Published in the May 15, 2009 issue of the journal Science, the work adds new detail to help explain the unusual physical phenomena and properties associated with graphene, a single layer of carbon atoms arrayed in a repeating, honeycomb-like arrangement.

"Our experiments directly measured the energy spectrum of graphene with unprecedented precision and show that the unique multilayer epitaxial graphene grown in the Georgia Tech laboratory of Walt de Heer behaves remarkably like independent graphene sheets," said Philip N. First, an associate professor in the Georgia Tech School of Physics and one of the paper's co-authors. "This effective single-layer behavior is due to small rotations between the graphene sheets that dramatically reduce the interlayer atomic interactions. Because the measurements showed only very small surface potential fluctuations and long times between scattering events, it could be that this multilayer material is one of the best places to study many properties of 'single-layer' graphene."

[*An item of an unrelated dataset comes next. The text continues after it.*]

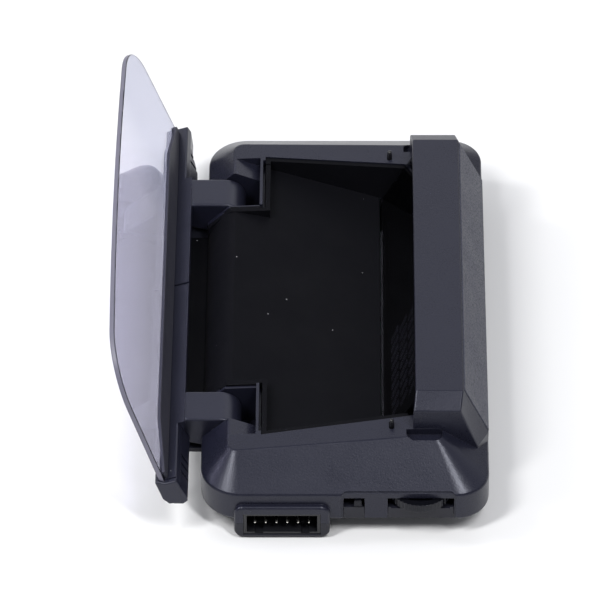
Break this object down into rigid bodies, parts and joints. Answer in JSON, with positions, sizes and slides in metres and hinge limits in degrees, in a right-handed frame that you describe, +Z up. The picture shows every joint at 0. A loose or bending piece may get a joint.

The research was funded by the National Science Foundation, the Semiconductor Research Corporation through the Nanoelectronics Research Initiative INDEX Program, and by the W.M. Keck Foundation.

Graphene's exotic behaviors present intriguing prospects for future technologies, including high-speed, graphene-based electronics that might replace today's silicon-based integrated circuits and other devices. Even at room temperature, electrons in graphene are more than 100 times more mobile than in silicon.

Graphene apparently owes this enhanced mobility to the curious fact that its electrons and other carriers of electric charges behave as though they do not have mass. In conventional materials, the speed of electrons is related to their energy, but not in graphene. Although they do not approach the speed of light, the research team found that unbound electrons in graphene behave much like photons, massless particles that also move at a speed independent of their energy.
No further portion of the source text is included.